### [What is asked]
Repeat all of the material exactly as given.

** Start of Information shown **

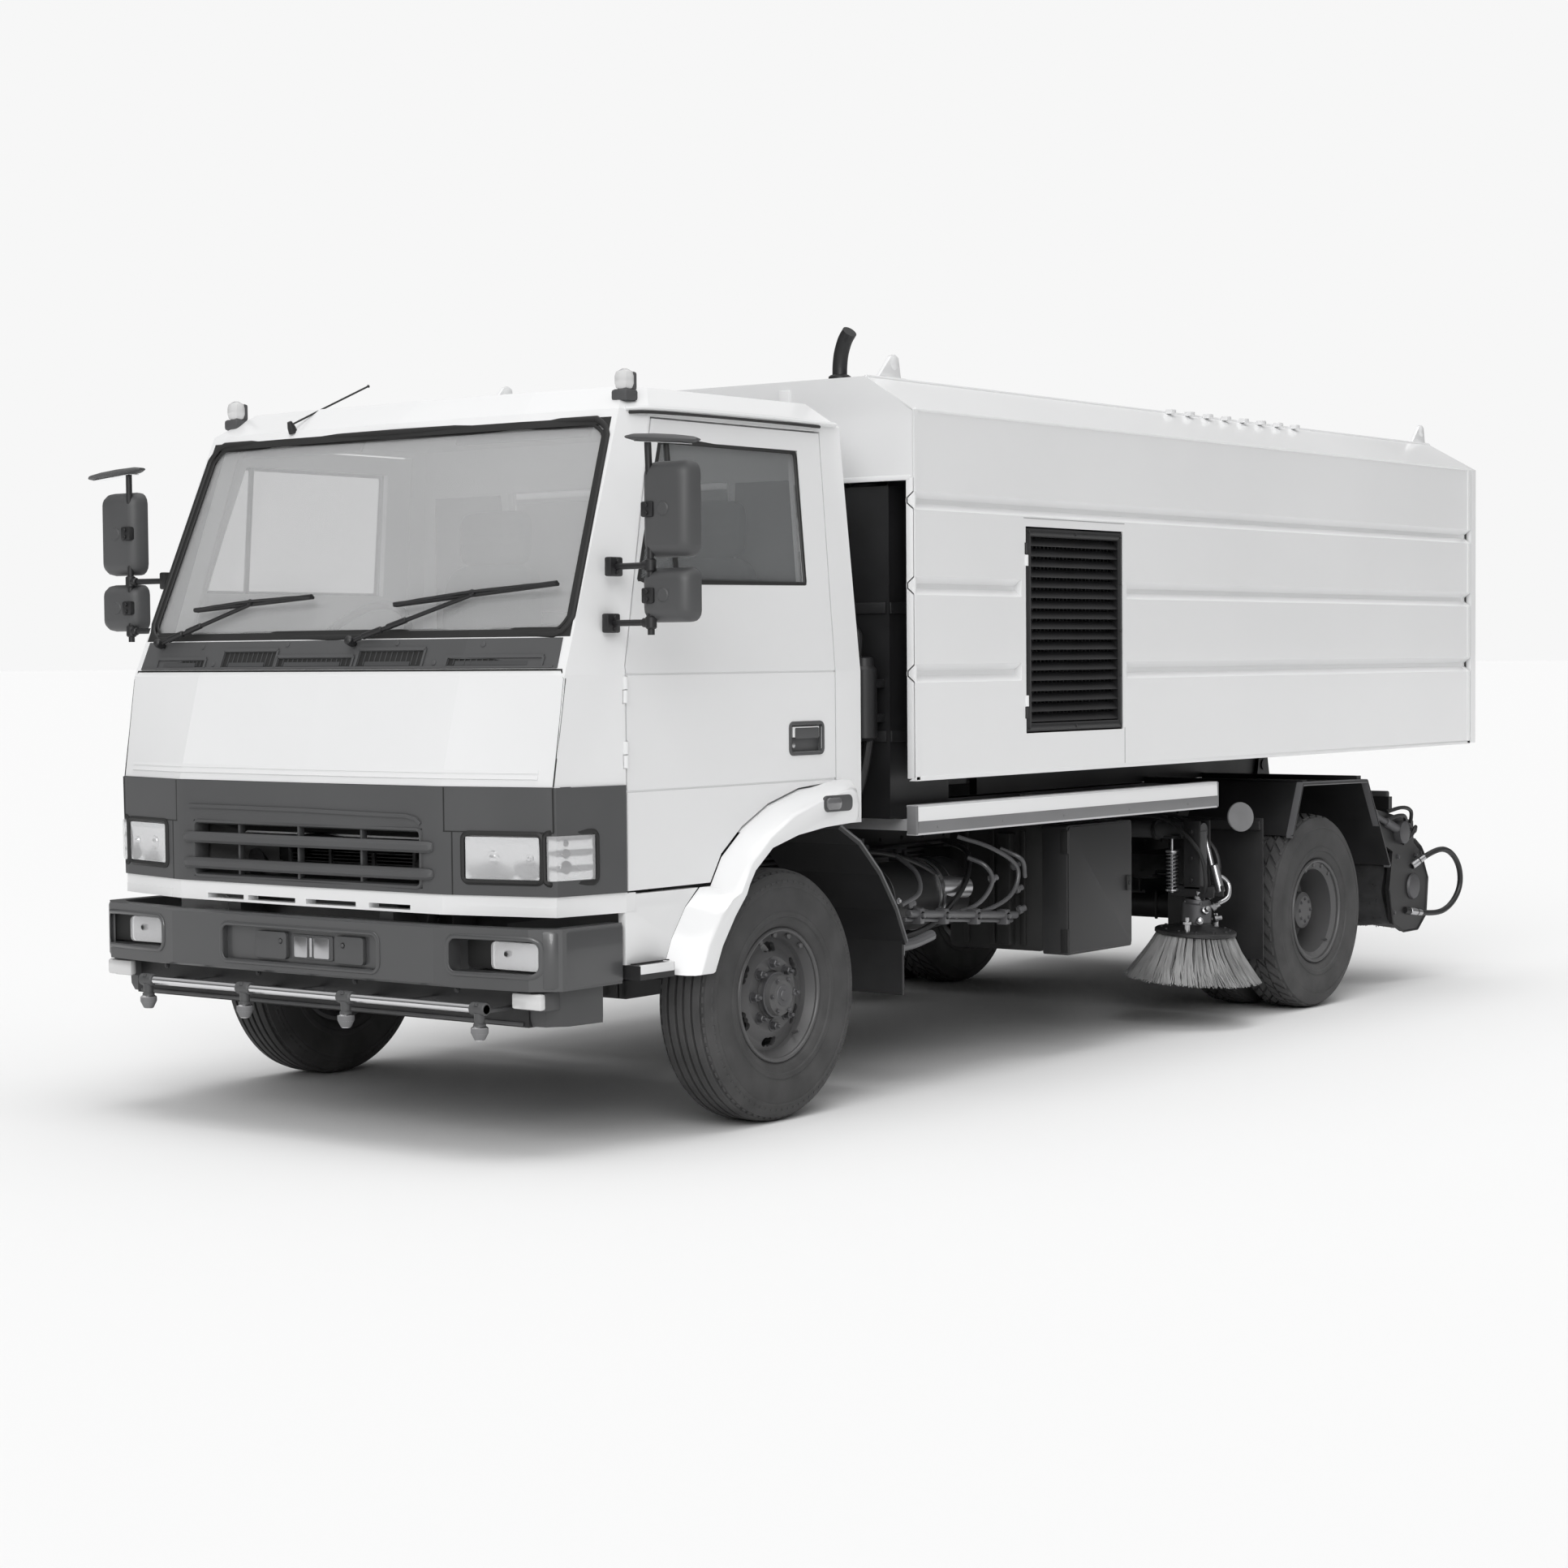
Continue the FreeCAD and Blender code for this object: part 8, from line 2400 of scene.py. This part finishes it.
    def _behind_cab(self) -> None:
        """Filler, straps, hoses and an air filter between the cab and the body."""
        sketch = MeshSketch()
        face = front(0.753)
        sketch.lathe((0.86, front(0.87), 2.124), (0, 0, 1), ((0, 0.062), (0.016, 0.062), (0.020, 0.070),
                                                             (0.046, 0.070), (0.054, 0.050)), 28)
        for x in (-0.70, -0.25, 0.25, 0.70):
            sketch.block((x - 0.030, face - 0.006, 0.970), (x + 0.030, face + 0.004, 2.115), 0.003)
        for z in (1.25, 1.70):
            sketch.block((-1.020, face - 0.010, z - 0.020), (1.020, face + 0.002, z + 0.020), 0.004)
            sketch.block((1.026, face + 0.004, z - 0.020), (1.036, front(1.115), z + 0.020), 0.003)
        sketch.piece("tank_bands", Finishes.black, "chassis", 30.0)
        sketch = MeshSketch()
        for x, z in ((0.96, 1.30), (0.90, 1.52)):
            sketch.tube(((x - 0.06, front(0.60), 0.95), (x, front(0.66), 1.06),
                         (x + 0.03, front(0.70), z), (x, front(0.735), z + 0.10),
                         (x - 0.08, front(0.75), z + 0.14)), 0.016, 10)
        sketch.lathe((0.980, front(0.668), 1.235), (0, 0, 1), ((0, 0.020), (0.012, 0.046),
                                                               (0.250, 0.046), (0.262, 0.036),
                                                               (0.290, 0.034), (0.294, 0.022)), 28)
        sketch.block((0.93, front(0.700), 1.300), (1.010, front(0.755), 1.330), 0.004)
        sketch.block((0.93, front(0.700), 1.420), (1.010, front(0.755), 1.450), 0.004)
        sketch.piece("filter_and_hoses", Finishes.black, "chassis")

    def _guards(self) -> None:
        """Rolled edges of the mudguards and bolts on the flaps."""
        sketch = MeshSketch()
        front_line = ((0.330, 0.958), (0.445, 0.898), (0.564, 0.788), (0.660, 0.658), (0.723, 0.534))
        rear_line = ((-0.265, 0.756), (-0.168, 0.974), (0.446, 0.964), (0.676, 0.574))
        for y, z in ((0.712, 0.53), (0.712, 0.44)):
            for x in (0.80, 1.06):
                sketch.bolt((x, front(y) + 0.005, z), (0, 1, 0), 0.007, 0.004)
        sketch.mirrored().piece("guard_edges", Finishes.black, "chassis")
        sketch = MeshSketch()
        rings = []
        for y, z in front_line:
            rings.append([(1.070, front(y) - 0.006, z - 0.004), (1.119, front(y) - 0.004, z - 0.003),
                          (1.121, front(y) + 0.004, z + 0.004), (1.117, front(y) + 0.009, z + 0.007),
                          (1.070, front(y) + 0.006, z + 0.005)])
        sketch.skin(rings)
        sketch.block((0.985, front(0.735), 0.474), (1.060, front(0.800), 0.540), 0.008)
        sketch.tube(((1.030, front(0.780), 0.507), (1.025, front(0.90), 0.512),
                     (1.020, front(1.02), 0.530)), 0.020, 10)
        rings = []
        for y, z in rear_line:
            rings.append([(x, rear(y) + shift * 0.4, z - 0.004 + drop) for x, shift, drop in (
                (1.130, 0.0, -0.006), (1.160, 0.0, -0.006), (1.162, 0.010, 0.004), (1.160, 0.0, 0.010),
                (1.130, 0.0, 0.010))])
        sketch.skin(rings)
        sketch.mirrored().piece("guard_beads", Finishes.line, "chassis")
        self._rear_flaps()

    def _rear_flaps(self) -> None:
        """Flaps in front of the rear wheels, each on a beam that comes out from the frame rail."""
        flaps = MeshSketch()
        flaps.block((0.672, rear(-0.470), 0.245), (1.128, rear(-0.462), 0.840), 0.003)
        flaps.block((0.376, rear(-0.486), 0.790), (1.120, rear(-0.466), 0.830), 0.004)
        flaps.mirrored().piece("rear_wheel_flaps", Finishes.black, "chassis")
        sketch = MeshSketch()
        for x in (0.67, 1.09):
            sketch.bolt((x, rear(0.62), 0.668), (0, 0.85, 0.5), 0.007, 0.005)
        sketch.mirrored().piece("guard_screws", Finishes.steel, "chassis")
        sketch = MeshSketch()
        sketch.lathe((1.100, rear(-0.62), 0.852), (0.85, -0.5, 0.1), ((-0.030, 0.016), (-0.020, 0.050),
                                                                      (0.004, 0.062), (0.010, 0.060),
                                                                      (0.014, 0.030)), 28)
        sketch.rod((1.090, rear(-0.614), 0.852), (1.070, rear(-0.58), 0.905), 0.010)
        sketch.piece("work_lamp", Finishes.rubber, "chassis")


# ------------------------------------------------------------------ brooms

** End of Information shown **

### [Task result]
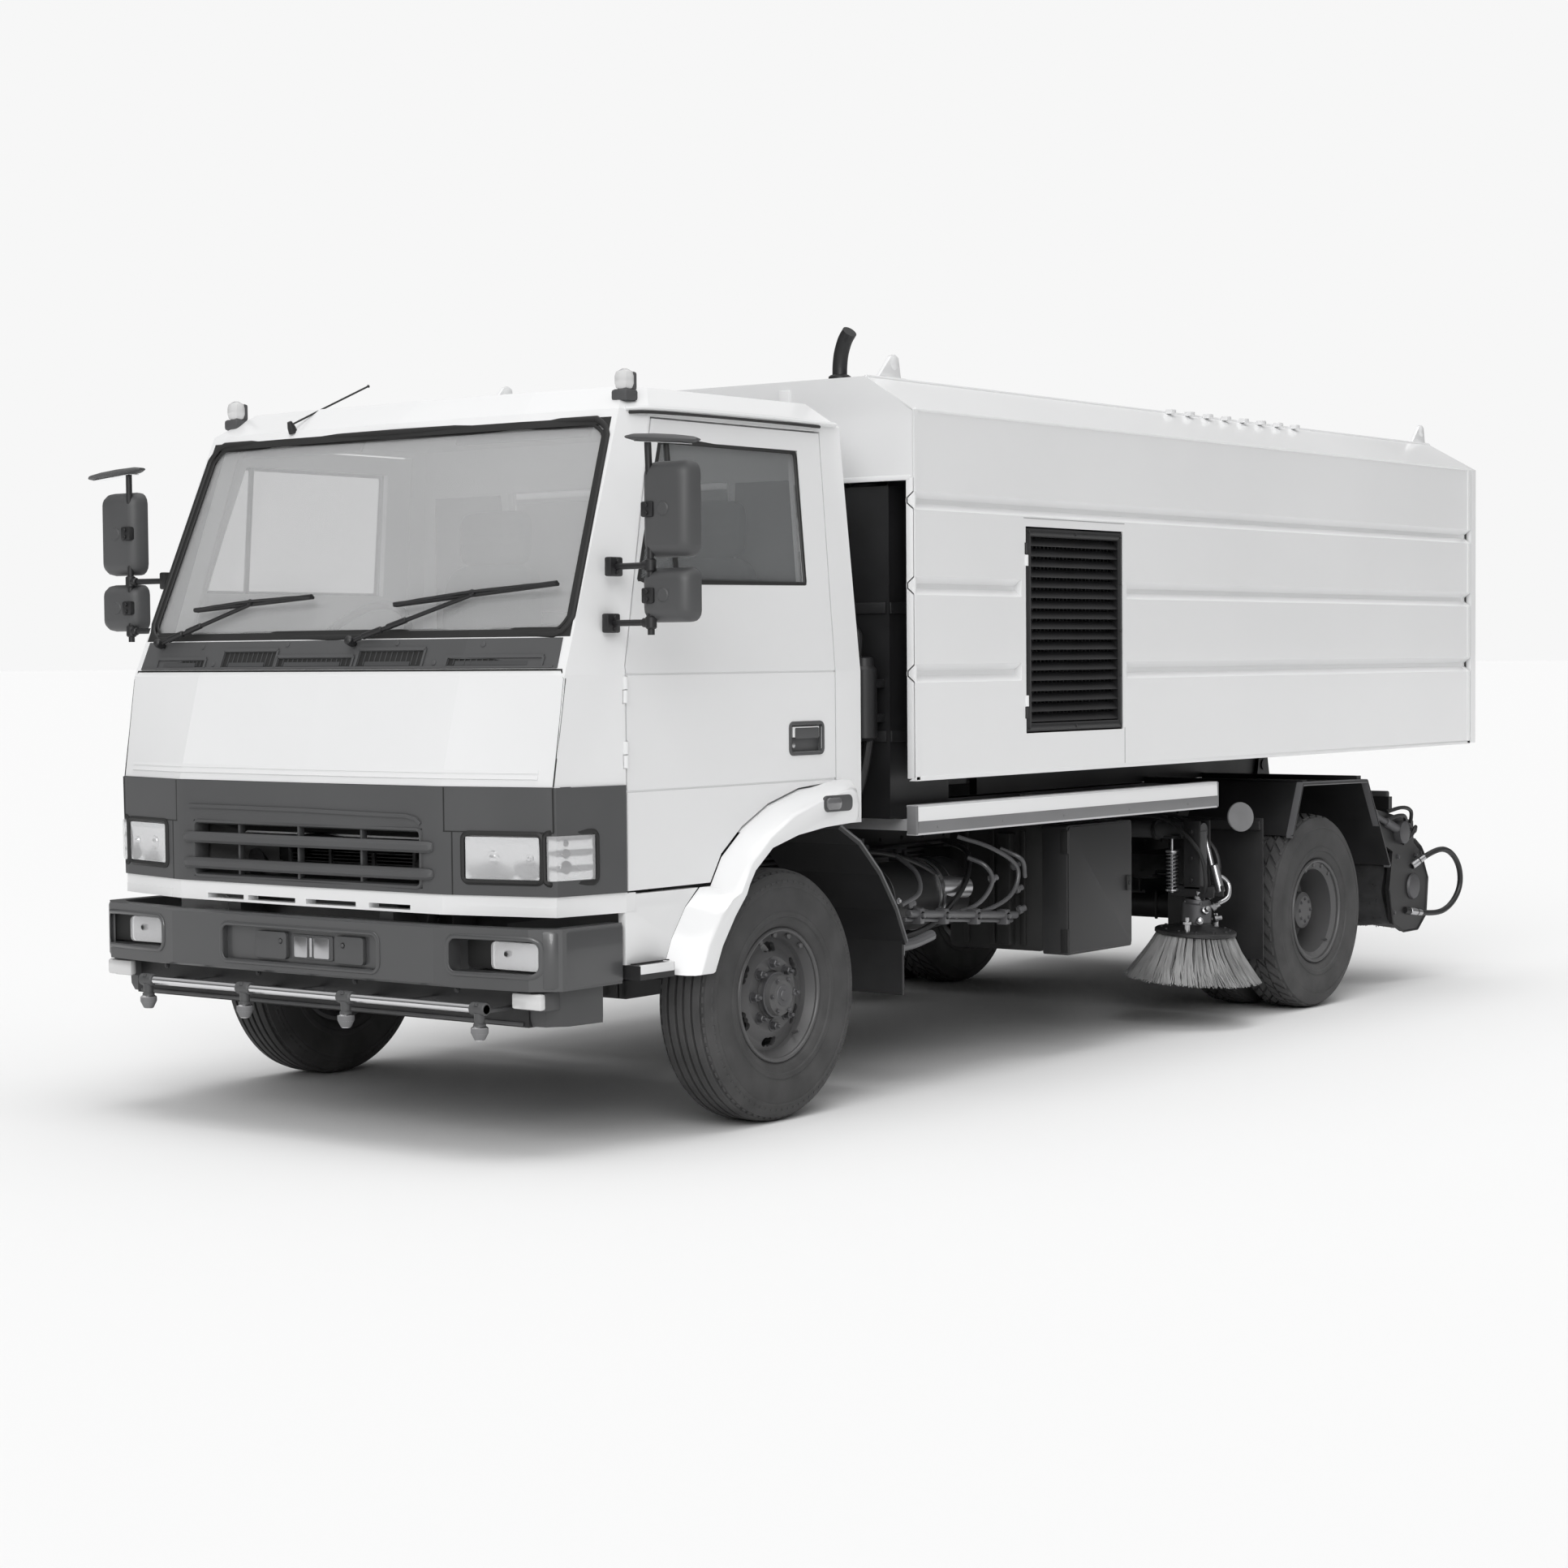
Continue the FreeCAD and Blender code for this object: part 8, from line 2400 of scene.py. This part finishes it.
    def _behind_cab(self) -> None:
        """Filler, straps, hoses and an air filter between the cab and the body."""
        sketch = MeshSketch()
        face = front(0.753)
        sketch.lathe((0.86, front(0.87), 2.124), (0, 0, 1), ((0, 0.062), (0.016, 0.062), (0.020, 0.070),
                                                             (0.046, 0.070), (0.054, 0.050)), 28)
        for x in (-0.70, -0.25, 0.25, 0.70):
            sketch.block((x - 0.030, face - 0.006, 0.970), (x + 0.030, face + 0.004, 2.115), 0.003)
        for z in (1.25, 1.70):
            sketch.block((-1.020, face - 0.010, z - 0.020), (1.020, face + 0.002, z + 0.020), 0.004)
            sketch.block((1.026, face + 0.004, z - 0.020), (1.036, front(1.115), z + 0.020), 0.003)
        sketch.piece("tank_bands", Finishes.black, "chassis", 30.0)
        sketch = MeshSketch()
        for x, z in ((0.96, 1.30), (0.90, 1.52)):
            sketch.tube(((x - 0.06, front(0.60), 0.95), (x, front(0.66), 1.06),
                         (x + 0.03, front(0.70), z), (x, front(0.735), z + 0.10),
                         (x - 0.08, front(0.75), z + 0.14)), 0.016, 10)
        sketch.lathe((0.980, front(0.668), 1.235), (0, 0, 1), ((0, 0.020), (0.012, 0.046),
                                                               (0.250, 0.046), (0.262, 0.036),
                                                               (0.290, 0.034), (0.294, 0.022)), 28)
        sketch.block((0.93, front(0.700), 1.300), (1.010, front(0.755), 1.330), 0.004)
        sketch.block((0.93, front(0.700), 1.420), (1.010, front(0.755), 1.450), 0.004)
        sketch.piece("filter_and_hoses", Finishes.black, "chassis")

    def _guards(self) -> None:
        """Rolled edges of the mudguards and bolts on the flaps."""
        sketch = MeshSketch()
        front_line = ((0.330, 0.958), (0.445, 0.898), (0.564, 0.788), (0.660, 0.658), (0.723, 0.534))
        rear_line = ((-0.265, 0.756), (-0.168, 0.974), (0.446, 0.964), (0.676, 0.574))
        for y, z in ((0.712, 0.53), (0.712, 0.44)):
            for x in (0.80, 1.06):
                sketch.bolt((x, front(y) + 0.005, z), (0, 1, 0), 0.007, 0.004)
        sketch.mirrored().piece("guard_edges", Finishes.black, "chassis")
        sketch = MeshSketch()
        rings = []
        for y, z in front_line:
            rings.append([(1.070, front(y) - 0.006, z - 0.004), (1.119, front(y) - 0.004, z - 0.003),
                          (1.121, front(y) + 0.004, z + 0.004), (1.117, front(y) + 0.009, z + 0.007),
                          (1.070, front(y) + 0.006, z + 0.005)])
        sketch.skin(rings)
        sketch.block((0.985, front(0.735), 0.474), (1.060, front(0.800), 0.540), 0.008)
        sketch.tube(((1.030, front(0.780), 0.507), (1.025, front(0.90), 0.512),
                     (1.020, front(1.02), 0.530)), 0.020, 10)
        rings = []
        for y, z in rear_line:
            rings.append([(x, rear(y) + shift * 0.4, z - 0.004 + drop) for x, shift, drop in (
                (1.130, 0.0, -0.006), (1.160, 0.0, -0.006), (1.162, 0.010, 0.004), (1.160, 0.0, 0.010),
                (1.130, 0.0, 0.010))])
        sketch.skin(rings)
        sketch.mirrored().piece("guard_beads", Finishes.line, "chassis")
        self._rear_flaps()

    def _rear_flaps(self) -> None:
        """Flaps in front of the rear wheels, each on a beam that comes out from the frame rail."""
        flaps = MeshSketch()
        flaps.block((0.672, rear(-0.470), 0.245), (1.128, rear(-0.462), 0.840), 0.003)
        flaps.block((0.376, rear(-0.486), 0.790), (1.120, rear(-0.466), 0.830), 0.004)
        flaps.mirrored().piece("rear_wheel_flaps", Finishes.black, "chassis")
        sketch = MeshSketch()
        for x in (0.67, 1.09):
            sketch.bolt((x, rear(0.62), 0.668), (0, 0.85, 0.5), 0.007, 0.005)
        sketch.mirrored().piece("guard_screws", Finishes.steel, "chassis")
        sketch = MeshSketch()
        sketch.lathe((1.100, rear(-0.62), 0.852), (0.85, -0.5, 0.1), ((-0.030, 0.016), (-0.020, 0.050),
                                                                      (0.004, 0.062), (0.010, 0.060),
                                                                      (0.014, 0.030)), 28)
        sketch.rod((1.090, rear(-0.614), 0.852), (1.070, rear(-0.58), 0.905), 0.010)
        sketch.piece("work_lamp", Finishes.rubber, "chassis")


# ------------------------------------------------------------------ brooms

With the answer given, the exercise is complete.